Your objective: Take the lines from the beginning of the data below through the line holding "front faces -Y." and return exactly those.

===== Record list =====

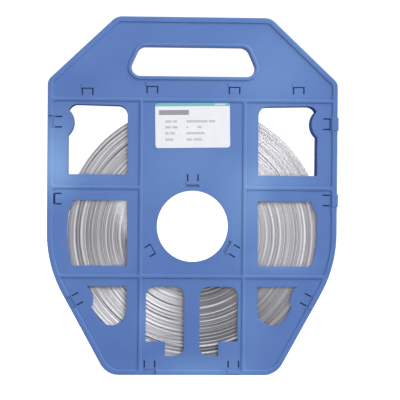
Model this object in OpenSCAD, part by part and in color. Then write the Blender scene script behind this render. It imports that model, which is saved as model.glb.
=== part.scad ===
// Coil of stainless steel banding in a moulded carrying case.
// The case is two half shells that snap together round the coil, which hangs on their hub.
// The case stands upright on its foot: X is to its right, Z is up and its front faces -Y.

/* [Case] */
// Width across the straight sides
case_w = 261; // [250:0.5:280]
// Height from the foot to the top of the handle
case_h = 322; // [316:0.5:340]
// Width of the flat foot between its round corners
foot_flat_w = 130; // [110:1:150]
// Radius of the two corners at the foot
foot_r = 19.5; // [10:0.5:24]
// Width of the flat top between its round corners
top_flat_w = 128.2; // [118:0.2:140]
// Radius of the corners at the top
top_r = 13; // [8:0.5:16]
// Radius of the corners at the shoulders
shoulder_r = 9; // [6:0.5:16]
// Height at which the straight sides give way to the shoulders
side_end_z = 260.3; // [250:0.1:268]
// Radius of the round sides between the straight sides and the slanting ones
belly_r = 112; // [90:0.5:125]
// Height at which the straight sides go over into the round ones
belly_z = 127.2; // [115:0.1:140]
// Thickness of the flat panels
panel_t = 2; // [1.5:0.1:3]
// Thickness of the walls that stand between the panels
wall_t = 2; // [1.2:0.1:3]
// Free depth for the band on each side of it
band_clearance = 1; // [0.5:0.1:2]

/* [Rim and ribs] */
// Width of the raised rim along the edge
rim_w = 5; // [3:0.1:6]
// Height of the rim, the ribs and the bead above the panel
rib_rise = 1.2; // [0.6:0.1:2]
// Width of the raised ribs
rib_w = 3.6; // [2:0.1:5]
// Distance of each upright rib from the middle
rib_x = 46.6; // [44:0.2:50]
// Height of the rib below the handle
top_rib_z = 247.6; // [244:0.1:250]
// Height of the ribs between the upper and middle windows
mid_rib_z = 168.7; // [164:0.1:174]
// Height of the rib below the hub
low_rib_z = 88.9; // [86:0.1:91]

/* [Hand hole] */
// Height of the hand hole's lower edge
grip_z = 268.8; // [266:0.1:272]
// Height of the hand hole itself
grip_h = 26.6; // [24:0.2:30]
// Width of the hand hole's flat lower edge
grip_low_w = 95.2; // [80:0.2:104]
// Width of the hand hole's flat upper edge
grip_high_w = 85.8; // [70:0.2:92]
// Radius of the hand hole's lower corners
grip_low_r = 8; // [6:0.1:12]
// Radius of the hand hole's upper corners
grip_high_r = 8; // [6:0.1:12]
// Width of the raised bead round the hand hole
bead_w = 3.4; // [2.4:0.1:4]
// How much wider the hand hole is in the back half
grip_ease = 0.9; // [0:0.1:1.2]

/* [Hub] */
// Height of the hub's centre
hub_z = 134; // [130:0.5:137]
// Radius of the hole in the hub's front
hub_bore_r = 32; // [25:0.1:34]
// Lip of the hub's front over the tube behind it
hub_lip = 1.5; // [0.5:0.1:1.5]
// Outer radius of the drum that carries the coil
drum_r = 39.6; // [37.5:0.1:42]

/* [Windows] */
// Flat left between an upright rib and the windows beside it
window_side_land = 10.5; // [8:0.1:12]
// Flat left below the top rib
upper_window_drop = 3.6; // [1:0.1:5]
// Rise of the upper window's top edge towards the side of the case
upper_window_rise = 0.8; // [0:0.1:2]
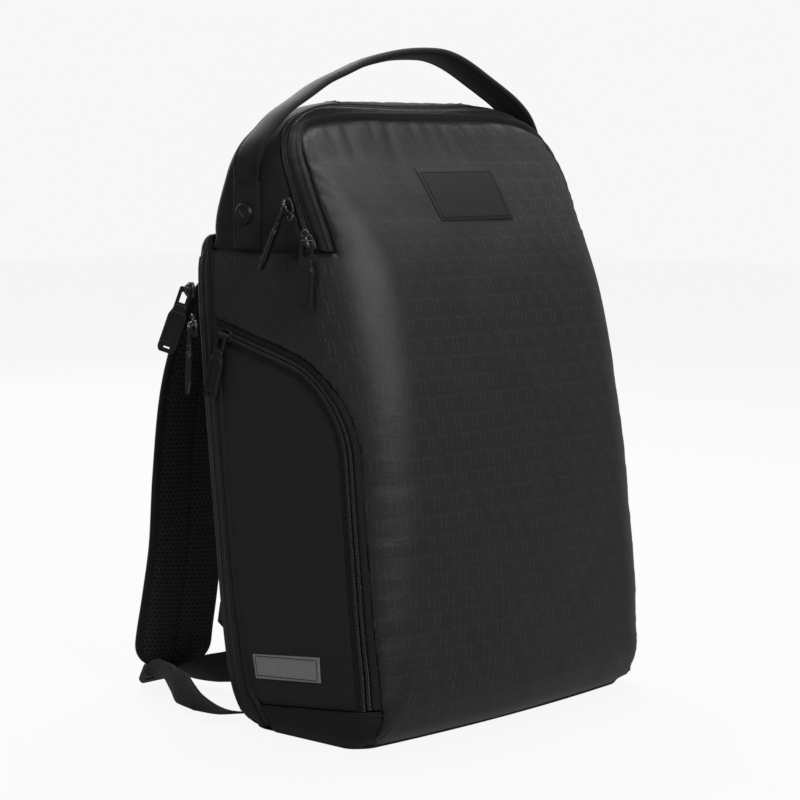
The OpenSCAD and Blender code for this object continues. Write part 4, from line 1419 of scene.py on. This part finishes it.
def plate(outline, holes, thickness, bevel):
    """A flat part with holes, cut from a sheet and rounded along its edges."""
    curve = bpy.data.curves.new("plate", "CURVE")
    curve.dimensions = "2D"
    curve.fill_mode = "BOTH"
    curve.extrude = max(thickness / 2 - bevel, 0.01) * MM
    curve.bevel_depth = bevel * MM
    curve.bevel_resolution = 2
    for points in [outline] + list(holes):
        line = curve.splines.new("POLY")
        line.points.add(len(points) - 1)
        for point, (x, y) in zip(line.points, points):
            point.co = (x * MM, y * MM, 0, 1)
        line.use_cyclic_u = True
    temp = bpy.data.objects.new("plate_outline", curve)
    bpy.context.scene.collection.objects.link(temp)
    bpy.context.view_layer.update()
    mesh = bpy.data.meshes.new_from_object(temp.evaluated_get(bpy.context.evaluated_depsgraph_get()))
    bpy.data.objects.remove(temp)
    return np.array([v.co for v in mesh.vertices]) / MM, [tuple(p.vertices) for p in mesh.polygons]


def round_outline(points, radius, n=4):
    """An outline with its corners rounded."""
    points = np.array(points, float)
    out = []
    for i, p in enumerate(points):
        a, b = points[i - 1] - p, points[(i + 1) % len(points)] - p
        r = min(radius, np.linalg.norm(a) / 2.2, np.linalg.norm(b) / 2.2)
        start, end = p + unit(a) * r, p + unit(b) * r
        for k in np.linspace(0, 1, n + 1):
            out.append((1 - k) ** 2 * start + 2 * k * (1 - k) * p + k * k * end)
    return [tuple(p) for p in out]


def both_sides(half):
    """An outline from its right half, mirrored to the left. It starts at the left's foot."""
    left = [(-x, y) for x, y in half]
    return left[:1] + half + left[:0:-1]


def rect(x0, x1, y0, y1, radius):
    """A rectangle's outline with round corners."""
    return round_outline([(x0, y0), (x1, y0), (x1, y1), (x0, y1)], radius)


def joined(parts):
    """Several (vertices, faces) as one."""
    verts, faces, count = [], [], 0
    for v, f in parts:
        verts.append(np.asarray(v))
        faces += [tuple(i + count for i in face) for face in f]
        count += len(v)
    return np.vstack(verts), faces


def torus(centre, axis, radius, wire, n=28, m=10):
    """A ring of round wire about an axis."""
    axis = unit(np.array(axis, float))
    side = unit(np.cross(axis, [0.3, 0.5, 0.8]))
    up = np.cross(axis, side)
    a = turns(n)[:, None]
    ring = side * np.cos(a) + up * np.sin(a)
    rows = [np.array(centre) + ring * (radius + wire * math.cos(b)) + axis * wire * math.sin(b)
            for b in turns(m)]
    return np.vstack(rows), grid_faces(m, n, wrap_m=True, wrap_n=True)


def box_round(x0, x1, y0, y1, z0, z1, bevel=0.5):
    """A block with rounded edges."""
    verts, faces = plate(rect(x0, x1, y0, y1, bevel * 2), [], z1 - z0, bevel)
    return verts + [0, 0, (z0 + z1) / 2], faces


def rod(half, n, y, z, ry, rz):
    """A round or oval rod along X, through (y, z)."""
    xs = np.linspace(-half, half, n)
    rows = [[[x, y + ry * math.cos(a), z + rz * math.sin(a)] for x in xs] for a in turns(12)]
    return loft(rows)[:2]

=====

Full output:
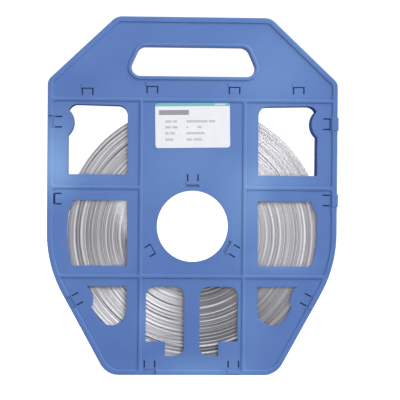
Model this object in OpenSCAD, part by part and in color. Then write the Blender scene script behind this render. It imports that model, which is saved as model.glb.
=== part.scad ===
// Coil of stainless steel banding in a moulded carrying case.
// The case is two half shells that snap together round the coil, which hangs on their hub.
// The case stands upright on its foot: X is to its right, Z is up and its front faces -Y.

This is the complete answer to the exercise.